Zinaida Serabriakova  Self Portrait with Children in the Mirror  1917 Private Collection

Tata et Katia dans le miroir
Zinaida Serabriakova,  1917, Collection privée

Charmant portait de la mère de famille avec trois de ses quatre enfants :  les deux filles de part et d’autre du miroir (Tatiana, née en 1912, Ekatarina née en 1913) et un des garçons ( Eugene né en 1906 ou  Alexandre, né en 1907) debout au fond du corridor.

Ce sont encore les années heureuses à Saint Pétersbourg, avant la Révolution, le veuvage,  l’exil sans les enfants, et la dèche.



Zinaida Serabriakova  Self Portrait with Children in the Mirror  1917 Private Collection perspective
Zinaida tient son carton à dessin de la main droite et dessine de la main gauche, comme il sied à un reflet. A noter la perspective très approximative : seule la ligne qui relie la tête de la petite fille à son reflet aboutit à l’oeil du peintre. Les fuyantes de la chaise aboutissent un peu plus à gauche. Celle de la table tombent plus bas, celle du corridor plus haut.


Zinaida Serabriakova  Self Portrait with Children in the Mirror  1917 Private Collection correction
Si le point de fuite du corridor tombait au niveau de l’oeil du peintre, le garçon serait caché par sa mère. L’intention de Zinaida n’est pas ici  l’exactitude optique – elle s’amuse même,  avec ce corridor en enfilade, à un pseudo  effet d’abyme.

La mise en scène est celle du bonheur familial, avec pour pivot la mère, entre les deux filles studieuses et le garçon qui ne tient pas en place.

paris-sketch-13-hairdresser-end-1920s
Chez le coiffeur
Zinaida Serabriakova, fin des années 1920

 

Exilée à  Paris, Zinaida a conservé son intérêt pour les ruses avec les miroirs : deux garçonnes côte à côte semblent le reflet l’une de l’autre. Zinaida se situe à droite,  à en croire la palette coincée derrière le tableau.
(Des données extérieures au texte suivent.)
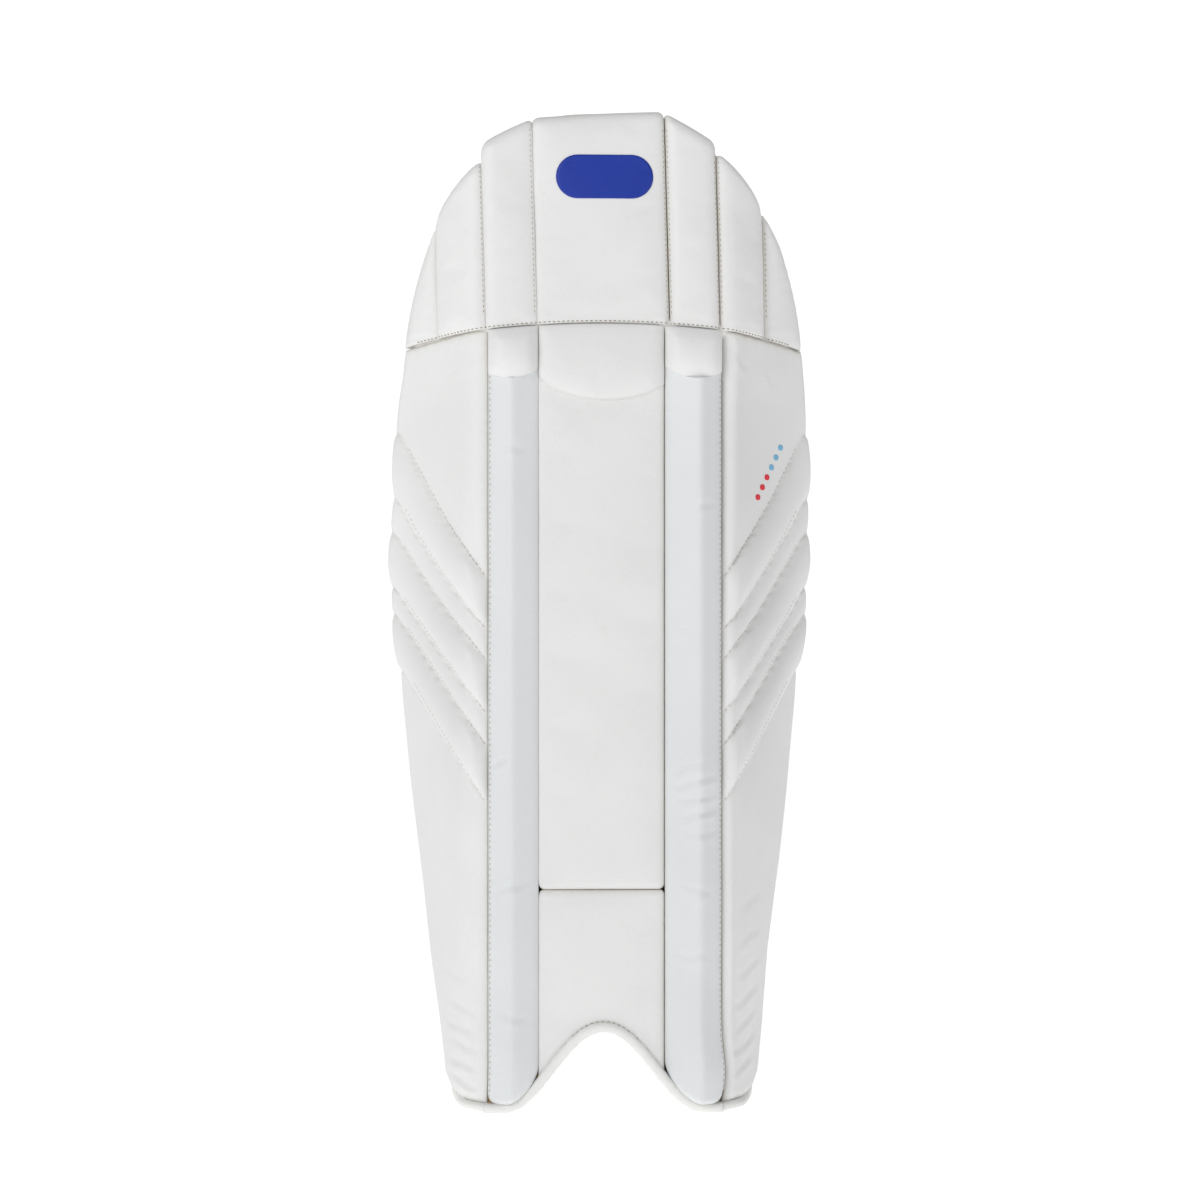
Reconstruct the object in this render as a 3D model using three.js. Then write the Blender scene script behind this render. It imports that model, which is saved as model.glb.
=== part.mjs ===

Pour d’autres autoportraits de Zinaida, voir  http://illustrationart.blogspot.fr/2011/12/portrait-of-artist-in-times-of-change.html

Sur son art (classé par thèmes) : https://artoftherussias.wordpress.com/category/ukraine/zinaida-serebriakova/

Son reflet auprès d’elle

GeorgesSeurat Jeune femme se poudrant 1889-90
Jeune femme se poudrant (Young Woman Powdering Herself)
Seurat, 1889-90 Courtauld Gallery, Londres

La jeune femme de 20 ans est Madeleine Knobloch, la maîtresse de Seurat. Primitivement, le  visage de celui-ci apparaissait dans le miroir. Mais, comme un ami lui avait dit que cela paraissait bizarre, il préféra le dissimuler sous un pot de fleur, transformant le miroir en tableau.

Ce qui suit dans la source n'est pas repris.